PARIS -- PSA/Peugeot-Citroen SA says its latest management shake-up will help reduce its dependence on Europe and help the automaker expand in growth markets such as China and Brazil. However, industry watchers believe increased competition in those target markets and Europe's debt crisis may knock the strategy off course.
Jean-Marc Gales, executive vice president for the Peugeot and Citroen brands, said the creation of two new posts -- a director of commercial operations for Europe and a director of international operations -- will give Europe's second-biggest automaker after Volkswagen the management structure it needs to better develop the group's overseas investments.
"The Peugeot and Citroen brands must be more integrated with PSA's overall strategy," Gales said in a telephone interview. "Now, the two brands have the support and structure they need to better develop the group's strategy, which must be consistent, credible and simple. The structure will be more instrumental in realizing those goals."
Under the new structure, Peugeot CEO Vincent Rambaud and Citroen CEO Frederic Banzet will have more autonomy and direct responsibilities to develop their respective brands, Gales said.
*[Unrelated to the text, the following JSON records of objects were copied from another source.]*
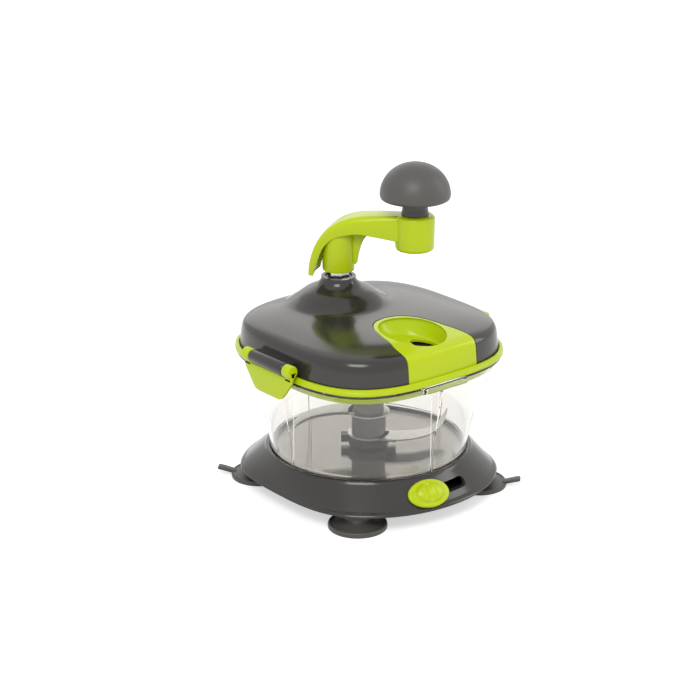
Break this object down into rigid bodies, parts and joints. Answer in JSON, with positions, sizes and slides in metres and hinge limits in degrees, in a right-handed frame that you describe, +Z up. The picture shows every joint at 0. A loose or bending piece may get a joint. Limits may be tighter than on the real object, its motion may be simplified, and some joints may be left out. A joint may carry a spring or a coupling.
{
  "type": "hand crank food chopper",
  "caption": "Hand-crank food chopper: clear bowl with a two-blade unit on a suction-cup base, geared lid with pouring spout, side latches, crank arm and mushroom knob.",
  "frame": {"origin": "centre of the footprint on the plane that the suction cups stand on; the bowl's axis is x = y = 0", "axes": "+Z up along the bowl axis, -Y the front with the pouring spout and slide button, +X to the right"},
  "size_m": [0.199, 0.196, 0.2501],
  "materials": {
    "lime_plastic": "gloss moulded",
    "grey_plastic": "gloss moulded",
    "knob_plastic": "soft matte",
    "clear_plastic": "clear polished",
    "cup_rubber": "satin",
    "seal_rubber": "satin",
    "steel": "polished",
    "gear_plastic": "moulded acetal",
    "dark_inner": "moulded"
  },
  "bodies": {
    "base": {"base_housing": "grey_plastic", "bottom_cover": "dark_inner", "cover_screws": "steel", "suction_cup_front_left": "cup_rubber", "suction_cup_front_right": "cup_rubber", "suction_cup_rear_left": "cup_rubber", "suction_cup_rear_right": "cup_rubber"},
    "slide_lock": {"slide_button": "lime_plastic", "lock_bar": "dark_inner"},
    "bowl_body": {"bowl": "clear_plastic", "pivot_pin": "steel"},
    "blade_unit": {"blade_stem": "knob_plastic", "blade_collar": "dark_inner", "blade_spacer": "knob_plastic", "lower_blade": "steel", "upper_blade": "steel"},
    "lid": {"lid_shell": "grey_plastic", "spout_insert": "lime_plastic", "lid_ring": "lime_plastic", "lid_gasket": "seal_rubber", "lid_liner": "knob_plastic", "liner_screws": "steel", "pour_chute": "grey_plastic", "shaft_bush": "gear_plastic", "pinion_bush": "gear_plastic", "latch_pin_left": "steel", "latch_pin_right": "steel"},
    "crank": {"crank_arm": "lime_plastic", "socket_plug": "lime_plastic", "crank_shaft": "steel", "drive_gear": "gear_plastic", "shaft_washer": "steel", "shaft_screw": "steel", "knob_pin": "steel", "knob_clip": "steel"},
    "knob": {"knob_stem": "knob_plastic", "knob_cap": "knob_plastic"},
    "pinion_body": {"pinion": "gear_plastic", "drive_socket": "knob_plastic"},
    "left_latch": {"latch_left": "lime_plastic"},
    "right_latch": {"latch_right": "lime_plastic"}
  },
  "joints": [
    {"name": "bowl_lift", "type": "slide", "parent": "base", "child": "bowl_body", "axis": [0, 0, 1], "range_m": [0, 0.08]},
    {"name": "lid_lift", "type": "slide", "parent": "bowl_body", "child": "lid", "axis": [0, 0, 1], "range_m": [0, 0.1]},
    {"name": "crank_turn", "type": "hinge", "parent": "lid", "child": "crank", "pos_m": [0, 0.0363, 0.15], "axis": [0, 0, 1], "continuous": true},
    {"name": "knob_turn", "type": "hinge", "parent": "crank", "child": "knob", "pos_m": [0.03596, -0.01048, 0.22], "axis": [0, 0, 1], "continuous": true},
    {"name": "pinion_turn", "type": "hinge", "parent": "lid", "child": "pinion_body", "pos_m": [0, 0, 0.12], "axis": [0, 0, 1], "continuous": true},
    {"name": "blade_turn", "type": "hinge", "parent": "bowl_body", "child": "blade_unit", "pos_m": [0, 0, 0.05], "axis": [0, 0, 1], "continuous": true},
    {"name": "latch_left_hinge", "type": "hinge", "parent": "lid", "child": "left_latch", "pos_m": [-0.0945, 0, 0.1195], "axis": [0, 1, 0], "range_deg": [0, 100]},
    {"name": "latch_right_hinge", "type": "hinge", "parent": "lid", "child": "right_latch", "pos_m": [0.0945, 0, 0.1195], "axis": [0, -1, 0], "range_deg": [0, 100]},
    {"name": "slide_lock_turn", "type": "hinge", "parent": "base", "child": "slide_lock", "pos_m": [0, 0, 0.023], "axis": [0, 0, 1], "range_deg": [0, 19.4]}
  ],
  "couplings": [
    {"joint": "pinion_turn", "follows": "crank_turn", "ratio": -2.6667},
    {"joint": "blade_turn", "follows": "crank_turn", "ratio": -2.6667}
  ]
}
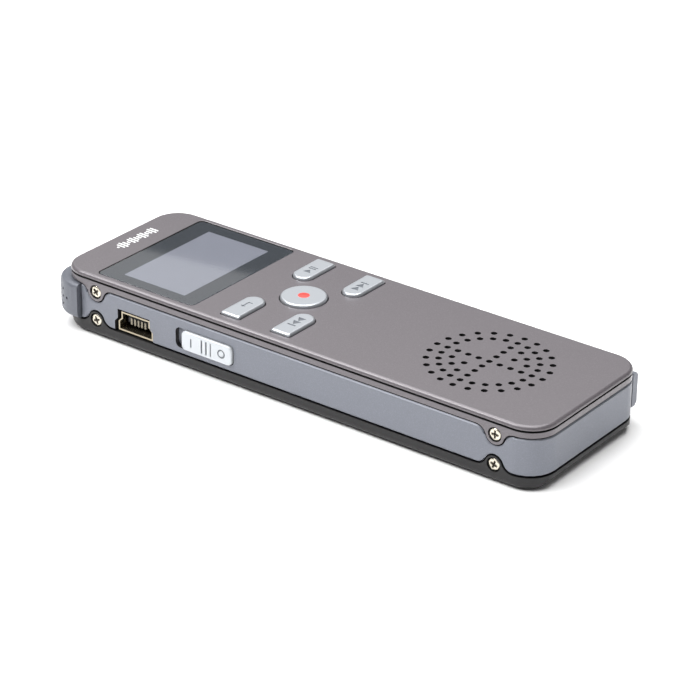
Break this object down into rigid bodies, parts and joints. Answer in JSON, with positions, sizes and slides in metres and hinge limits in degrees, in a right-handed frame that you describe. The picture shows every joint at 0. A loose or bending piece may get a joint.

Rambaud and Banzet will delegate more day-to-day responsibilities to Jean-Philippe Imparato, who will become director of commercial operations Europe for Peugeot and Citroen, and Yves Moulin, who will take over as director of international operations for the two brands. Both appointments take effect Jan. 1.
"Rambaud and Banzet will have more time to meet goals in China, Latin America, Brazil, and India," Gales said.
The two CEOs will play a more hands-on role when managing their brands' strategies, product development, marketing and communications, customer relations, and the sports divisions.